The required output is the exact run of lines from the line containing "clear_scene()" to the line containing "life-size museum model.", inclusive, and nothing besides.

[Data items]
■ ■ ■ ■ ■ ■ ■

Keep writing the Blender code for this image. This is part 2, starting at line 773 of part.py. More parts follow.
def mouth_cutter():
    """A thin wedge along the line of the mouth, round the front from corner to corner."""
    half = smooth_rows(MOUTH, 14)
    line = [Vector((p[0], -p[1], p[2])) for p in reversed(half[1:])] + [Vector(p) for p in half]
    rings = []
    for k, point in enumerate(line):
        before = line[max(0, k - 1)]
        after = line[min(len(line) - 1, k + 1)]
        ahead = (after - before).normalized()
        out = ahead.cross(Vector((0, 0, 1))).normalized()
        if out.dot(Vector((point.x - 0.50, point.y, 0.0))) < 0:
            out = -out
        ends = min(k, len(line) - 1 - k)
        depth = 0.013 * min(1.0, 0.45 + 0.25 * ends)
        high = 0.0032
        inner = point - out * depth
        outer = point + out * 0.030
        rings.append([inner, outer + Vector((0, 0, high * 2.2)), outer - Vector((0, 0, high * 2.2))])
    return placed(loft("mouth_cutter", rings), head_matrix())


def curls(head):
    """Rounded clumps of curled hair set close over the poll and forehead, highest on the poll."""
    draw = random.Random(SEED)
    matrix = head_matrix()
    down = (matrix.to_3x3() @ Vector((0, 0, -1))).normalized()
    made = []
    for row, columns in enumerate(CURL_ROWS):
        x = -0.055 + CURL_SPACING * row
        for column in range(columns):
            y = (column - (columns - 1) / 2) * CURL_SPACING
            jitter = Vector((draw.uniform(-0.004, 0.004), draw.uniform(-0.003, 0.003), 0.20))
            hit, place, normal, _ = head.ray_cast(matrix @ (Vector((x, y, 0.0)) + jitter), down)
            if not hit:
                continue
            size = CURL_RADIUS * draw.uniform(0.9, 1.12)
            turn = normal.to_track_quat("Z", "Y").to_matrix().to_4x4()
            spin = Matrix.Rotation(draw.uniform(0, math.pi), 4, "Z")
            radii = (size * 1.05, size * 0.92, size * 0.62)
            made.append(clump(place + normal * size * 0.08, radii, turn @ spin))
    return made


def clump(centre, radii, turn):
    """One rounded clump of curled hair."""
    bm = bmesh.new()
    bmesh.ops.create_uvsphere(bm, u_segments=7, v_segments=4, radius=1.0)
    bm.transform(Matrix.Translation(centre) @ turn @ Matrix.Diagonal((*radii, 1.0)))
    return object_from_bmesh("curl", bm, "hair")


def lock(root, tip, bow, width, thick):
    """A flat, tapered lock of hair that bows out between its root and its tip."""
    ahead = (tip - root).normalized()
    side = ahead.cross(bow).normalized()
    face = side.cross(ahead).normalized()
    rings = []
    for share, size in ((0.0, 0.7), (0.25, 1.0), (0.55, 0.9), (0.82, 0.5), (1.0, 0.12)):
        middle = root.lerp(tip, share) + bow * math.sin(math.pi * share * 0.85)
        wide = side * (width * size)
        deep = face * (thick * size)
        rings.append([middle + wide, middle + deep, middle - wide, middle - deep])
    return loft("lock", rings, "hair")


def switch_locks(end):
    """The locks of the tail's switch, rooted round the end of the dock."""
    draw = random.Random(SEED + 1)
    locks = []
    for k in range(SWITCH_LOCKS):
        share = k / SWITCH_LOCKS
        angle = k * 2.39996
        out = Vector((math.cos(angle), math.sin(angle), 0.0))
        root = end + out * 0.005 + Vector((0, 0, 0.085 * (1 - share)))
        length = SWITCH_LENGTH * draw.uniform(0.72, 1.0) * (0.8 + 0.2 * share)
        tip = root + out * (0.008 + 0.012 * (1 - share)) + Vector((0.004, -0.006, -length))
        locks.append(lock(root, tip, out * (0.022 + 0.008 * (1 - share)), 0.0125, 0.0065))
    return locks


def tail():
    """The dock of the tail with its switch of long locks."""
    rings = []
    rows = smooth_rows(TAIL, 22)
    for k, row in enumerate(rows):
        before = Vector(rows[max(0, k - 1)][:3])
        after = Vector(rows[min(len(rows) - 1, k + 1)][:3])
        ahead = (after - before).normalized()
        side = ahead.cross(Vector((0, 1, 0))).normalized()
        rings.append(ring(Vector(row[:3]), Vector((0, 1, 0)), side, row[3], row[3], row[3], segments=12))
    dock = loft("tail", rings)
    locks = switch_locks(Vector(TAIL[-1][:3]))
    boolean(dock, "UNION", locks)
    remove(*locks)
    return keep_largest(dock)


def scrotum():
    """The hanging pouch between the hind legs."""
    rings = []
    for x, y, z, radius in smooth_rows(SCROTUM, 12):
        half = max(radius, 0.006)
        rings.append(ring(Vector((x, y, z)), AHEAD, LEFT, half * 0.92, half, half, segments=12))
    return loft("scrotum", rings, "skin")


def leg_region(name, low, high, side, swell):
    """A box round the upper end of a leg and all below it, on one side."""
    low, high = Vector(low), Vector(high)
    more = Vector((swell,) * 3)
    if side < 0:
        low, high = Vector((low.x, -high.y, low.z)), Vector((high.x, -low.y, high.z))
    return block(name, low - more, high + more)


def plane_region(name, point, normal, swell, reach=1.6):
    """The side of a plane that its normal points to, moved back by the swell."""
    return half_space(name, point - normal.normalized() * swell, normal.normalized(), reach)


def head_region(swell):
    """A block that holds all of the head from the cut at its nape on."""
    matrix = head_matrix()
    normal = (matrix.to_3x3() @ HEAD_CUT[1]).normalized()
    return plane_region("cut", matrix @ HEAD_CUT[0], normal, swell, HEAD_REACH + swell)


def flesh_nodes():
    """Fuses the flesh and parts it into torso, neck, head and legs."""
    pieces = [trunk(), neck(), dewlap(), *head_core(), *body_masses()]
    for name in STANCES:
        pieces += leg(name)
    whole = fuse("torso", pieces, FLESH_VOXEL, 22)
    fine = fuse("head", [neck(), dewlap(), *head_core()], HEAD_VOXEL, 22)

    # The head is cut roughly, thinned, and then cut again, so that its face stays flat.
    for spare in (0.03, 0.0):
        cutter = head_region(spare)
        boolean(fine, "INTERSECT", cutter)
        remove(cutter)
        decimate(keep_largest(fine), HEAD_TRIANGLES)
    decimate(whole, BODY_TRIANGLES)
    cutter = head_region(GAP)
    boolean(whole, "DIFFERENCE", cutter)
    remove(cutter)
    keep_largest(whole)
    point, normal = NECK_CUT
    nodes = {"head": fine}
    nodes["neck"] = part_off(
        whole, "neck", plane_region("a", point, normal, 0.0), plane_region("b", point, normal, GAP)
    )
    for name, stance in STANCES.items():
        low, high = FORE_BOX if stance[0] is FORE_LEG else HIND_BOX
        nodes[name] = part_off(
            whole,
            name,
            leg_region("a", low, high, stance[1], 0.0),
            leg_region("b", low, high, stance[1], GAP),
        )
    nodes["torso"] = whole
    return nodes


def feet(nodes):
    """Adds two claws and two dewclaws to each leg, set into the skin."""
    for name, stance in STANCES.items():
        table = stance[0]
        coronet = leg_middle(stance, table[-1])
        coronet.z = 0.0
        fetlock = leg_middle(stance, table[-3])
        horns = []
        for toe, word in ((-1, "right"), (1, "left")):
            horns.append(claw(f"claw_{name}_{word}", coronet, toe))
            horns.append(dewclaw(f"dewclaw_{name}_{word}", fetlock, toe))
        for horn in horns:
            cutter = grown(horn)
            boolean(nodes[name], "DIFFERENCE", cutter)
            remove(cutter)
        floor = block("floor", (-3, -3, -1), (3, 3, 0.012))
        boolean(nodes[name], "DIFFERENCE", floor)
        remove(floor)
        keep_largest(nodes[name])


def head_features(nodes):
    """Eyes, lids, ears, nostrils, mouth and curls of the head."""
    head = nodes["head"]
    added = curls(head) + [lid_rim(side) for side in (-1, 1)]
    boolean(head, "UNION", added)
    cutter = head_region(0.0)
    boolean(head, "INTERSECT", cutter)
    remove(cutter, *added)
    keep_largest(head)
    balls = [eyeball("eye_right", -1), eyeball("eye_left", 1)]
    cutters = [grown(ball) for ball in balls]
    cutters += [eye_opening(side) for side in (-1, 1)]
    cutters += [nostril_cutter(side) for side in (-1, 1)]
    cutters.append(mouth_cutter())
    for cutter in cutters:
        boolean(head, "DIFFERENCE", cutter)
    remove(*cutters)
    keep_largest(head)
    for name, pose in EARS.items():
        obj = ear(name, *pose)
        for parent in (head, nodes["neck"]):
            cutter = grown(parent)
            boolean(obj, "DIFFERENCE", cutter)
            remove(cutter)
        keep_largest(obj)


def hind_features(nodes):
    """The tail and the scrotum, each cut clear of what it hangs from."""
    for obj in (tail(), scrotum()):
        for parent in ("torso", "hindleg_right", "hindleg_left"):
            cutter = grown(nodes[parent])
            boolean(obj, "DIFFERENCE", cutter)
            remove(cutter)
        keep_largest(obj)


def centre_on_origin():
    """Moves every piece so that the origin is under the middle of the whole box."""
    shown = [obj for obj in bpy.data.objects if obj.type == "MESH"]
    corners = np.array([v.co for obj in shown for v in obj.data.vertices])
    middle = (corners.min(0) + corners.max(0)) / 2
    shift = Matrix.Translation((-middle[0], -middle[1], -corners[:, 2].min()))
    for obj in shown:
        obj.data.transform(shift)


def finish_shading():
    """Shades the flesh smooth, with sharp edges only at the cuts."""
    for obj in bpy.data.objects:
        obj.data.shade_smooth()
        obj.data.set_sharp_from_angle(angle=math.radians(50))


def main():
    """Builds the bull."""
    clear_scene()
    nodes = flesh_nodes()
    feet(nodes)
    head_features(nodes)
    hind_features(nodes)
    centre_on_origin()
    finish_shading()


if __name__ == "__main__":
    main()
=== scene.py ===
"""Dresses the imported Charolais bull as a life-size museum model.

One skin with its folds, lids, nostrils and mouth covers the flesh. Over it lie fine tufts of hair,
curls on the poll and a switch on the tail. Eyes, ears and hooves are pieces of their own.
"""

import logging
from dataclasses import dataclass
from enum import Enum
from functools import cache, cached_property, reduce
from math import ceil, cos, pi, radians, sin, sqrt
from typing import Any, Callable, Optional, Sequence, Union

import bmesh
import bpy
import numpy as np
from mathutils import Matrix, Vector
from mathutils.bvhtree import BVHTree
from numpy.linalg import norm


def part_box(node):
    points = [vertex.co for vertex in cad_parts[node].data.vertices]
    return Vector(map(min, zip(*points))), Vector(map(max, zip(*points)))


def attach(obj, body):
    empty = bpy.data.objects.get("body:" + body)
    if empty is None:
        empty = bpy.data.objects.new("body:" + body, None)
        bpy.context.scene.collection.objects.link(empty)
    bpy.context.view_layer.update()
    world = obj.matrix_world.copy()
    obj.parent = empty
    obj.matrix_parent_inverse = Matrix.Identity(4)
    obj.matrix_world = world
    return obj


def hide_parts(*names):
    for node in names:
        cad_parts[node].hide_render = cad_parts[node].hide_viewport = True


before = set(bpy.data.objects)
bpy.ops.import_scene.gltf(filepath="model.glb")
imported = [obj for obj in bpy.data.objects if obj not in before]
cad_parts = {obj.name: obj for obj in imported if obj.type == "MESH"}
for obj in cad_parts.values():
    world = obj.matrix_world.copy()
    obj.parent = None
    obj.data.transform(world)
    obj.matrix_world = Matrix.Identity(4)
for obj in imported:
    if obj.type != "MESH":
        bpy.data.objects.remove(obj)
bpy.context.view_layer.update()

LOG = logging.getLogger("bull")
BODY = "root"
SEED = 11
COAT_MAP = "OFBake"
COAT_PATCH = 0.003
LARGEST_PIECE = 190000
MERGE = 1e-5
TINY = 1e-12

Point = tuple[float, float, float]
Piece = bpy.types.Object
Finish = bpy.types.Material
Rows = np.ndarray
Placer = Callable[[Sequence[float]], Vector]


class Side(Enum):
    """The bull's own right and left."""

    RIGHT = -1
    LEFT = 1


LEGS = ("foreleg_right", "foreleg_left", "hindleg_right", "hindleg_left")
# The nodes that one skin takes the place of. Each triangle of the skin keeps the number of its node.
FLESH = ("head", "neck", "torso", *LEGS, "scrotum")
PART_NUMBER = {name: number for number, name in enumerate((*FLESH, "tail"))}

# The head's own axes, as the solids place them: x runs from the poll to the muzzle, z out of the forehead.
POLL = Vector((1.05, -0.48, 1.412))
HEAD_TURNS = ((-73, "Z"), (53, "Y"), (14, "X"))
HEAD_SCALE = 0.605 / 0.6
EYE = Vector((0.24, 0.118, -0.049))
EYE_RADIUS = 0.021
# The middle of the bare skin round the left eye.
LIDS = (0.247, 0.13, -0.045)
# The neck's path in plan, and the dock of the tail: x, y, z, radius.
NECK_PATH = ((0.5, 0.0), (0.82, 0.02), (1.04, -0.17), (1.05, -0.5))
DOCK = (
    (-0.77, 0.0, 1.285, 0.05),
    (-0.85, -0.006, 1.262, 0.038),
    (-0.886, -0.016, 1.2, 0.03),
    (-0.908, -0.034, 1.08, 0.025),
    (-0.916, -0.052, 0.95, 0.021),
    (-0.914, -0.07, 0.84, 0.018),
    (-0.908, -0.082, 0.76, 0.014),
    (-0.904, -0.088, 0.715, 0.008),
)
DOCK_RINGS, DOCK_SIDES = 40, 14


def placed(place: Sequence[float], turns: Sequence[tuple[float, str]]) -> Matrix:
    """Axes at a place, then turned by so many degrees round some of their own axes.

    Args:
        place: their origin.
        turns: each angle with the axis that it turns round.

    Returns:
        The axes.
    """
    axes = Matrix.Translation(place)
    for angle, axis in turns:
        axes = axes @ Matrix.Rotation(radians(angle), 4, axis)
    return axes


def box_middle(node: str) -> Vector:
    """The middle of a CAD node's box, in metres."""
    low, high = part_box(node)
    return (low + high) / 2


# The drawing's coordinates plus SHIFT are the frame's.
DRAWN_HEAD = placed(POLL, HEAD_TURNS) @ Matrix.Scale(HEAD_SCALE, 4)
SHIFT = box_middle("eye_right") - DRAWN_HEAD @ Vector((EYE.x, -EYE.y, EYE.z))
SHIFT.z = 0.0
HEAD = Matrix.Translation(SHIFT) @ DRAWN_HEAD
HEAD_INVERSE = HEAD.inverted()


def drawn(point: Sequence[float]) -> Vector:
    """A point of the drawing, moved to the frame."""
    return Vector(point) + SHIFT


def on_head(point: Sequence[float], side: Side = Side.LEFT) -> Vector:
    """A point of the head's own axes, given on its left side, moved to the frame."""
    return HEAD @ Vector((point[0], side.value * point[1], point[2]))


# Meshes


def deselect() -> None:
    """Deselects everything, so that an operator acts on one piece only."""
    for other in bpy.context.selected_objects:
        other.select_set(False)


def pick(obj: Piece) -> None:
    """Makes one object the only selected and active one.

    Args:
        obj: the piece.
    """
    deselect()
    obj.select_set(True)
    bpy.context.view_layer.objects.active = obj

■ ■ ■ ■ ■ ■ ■

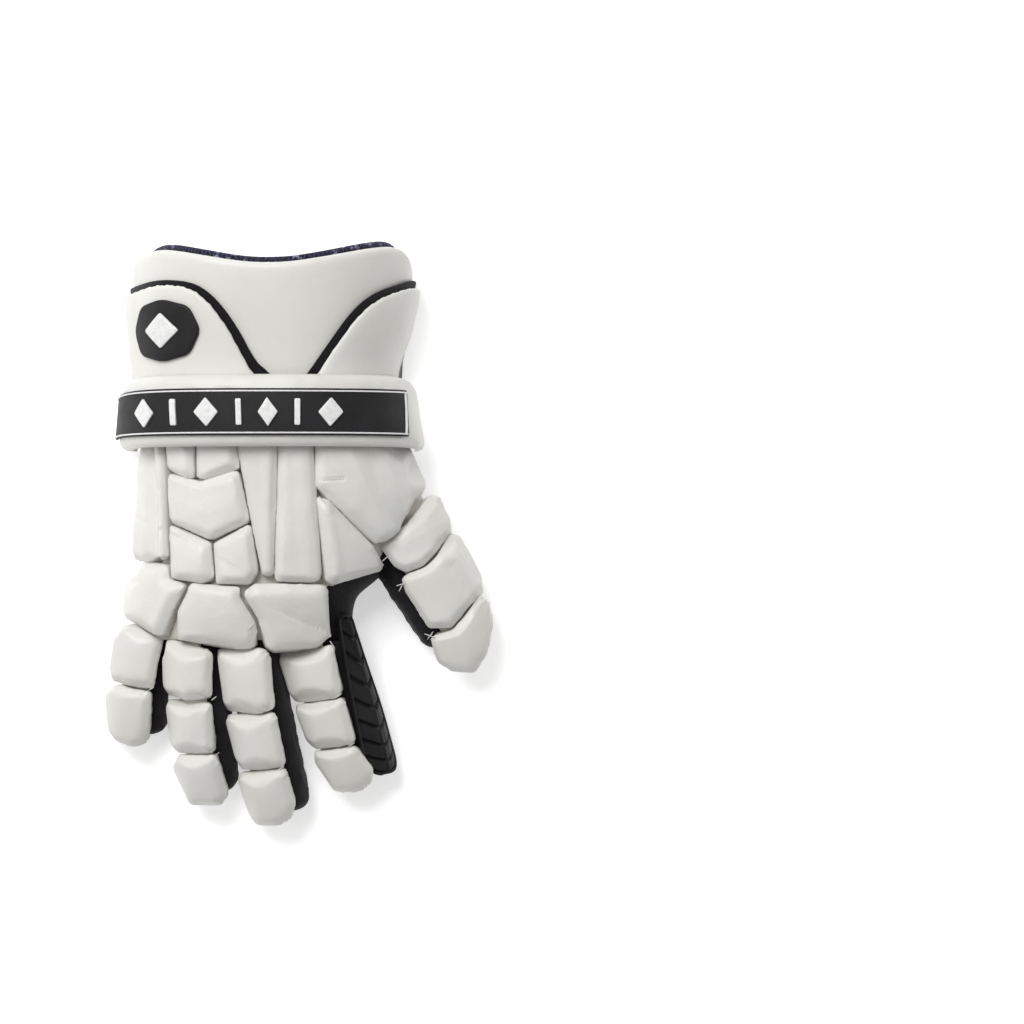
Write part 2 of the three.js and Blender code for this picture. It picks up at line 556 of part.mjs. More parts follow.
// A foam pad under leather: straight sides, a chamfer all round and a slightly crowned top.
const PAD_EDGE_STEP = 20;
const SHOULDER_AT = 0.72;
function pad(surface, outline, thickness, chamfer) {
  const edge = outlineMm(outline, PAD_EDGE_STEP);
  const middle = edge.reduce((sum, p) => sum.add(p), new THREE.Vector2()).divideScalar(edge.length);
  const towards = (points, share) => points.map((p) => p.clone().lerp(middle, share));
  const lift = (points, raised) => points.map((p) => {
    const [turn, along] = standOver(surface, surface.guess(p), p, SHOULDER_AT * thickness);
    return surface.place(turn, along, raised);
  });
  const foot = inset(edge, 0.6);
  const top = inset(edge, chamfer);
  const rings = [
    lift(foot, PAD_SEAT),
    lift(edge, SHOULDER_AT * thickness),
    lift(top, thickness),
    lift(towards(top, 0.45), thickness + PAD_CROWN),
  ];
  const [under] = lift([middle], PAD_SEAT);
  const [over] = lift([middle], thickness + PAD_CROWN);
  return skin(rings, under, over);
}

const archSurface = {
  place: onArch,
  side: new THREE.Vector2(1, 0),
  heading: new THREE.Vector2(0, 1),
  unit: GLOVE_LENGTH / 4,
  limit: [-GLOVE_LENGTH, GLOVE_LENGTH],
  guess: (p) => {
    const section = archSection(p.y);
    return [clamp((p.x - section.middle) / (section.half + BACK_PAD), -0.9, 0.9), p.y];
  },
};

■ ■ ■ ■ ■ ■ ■

Completed task —
    clear_scene()
    nodes = flesh_nodes()
    feet(nodes)
    head_features(nodes)
    hind_features(nodes)
    centre_on_origin()
    finish_shading()


if __name__ == "__main__":
    main()
=== scene.py ===
"""Dresses the imported Charolais bull as a life-size museum model.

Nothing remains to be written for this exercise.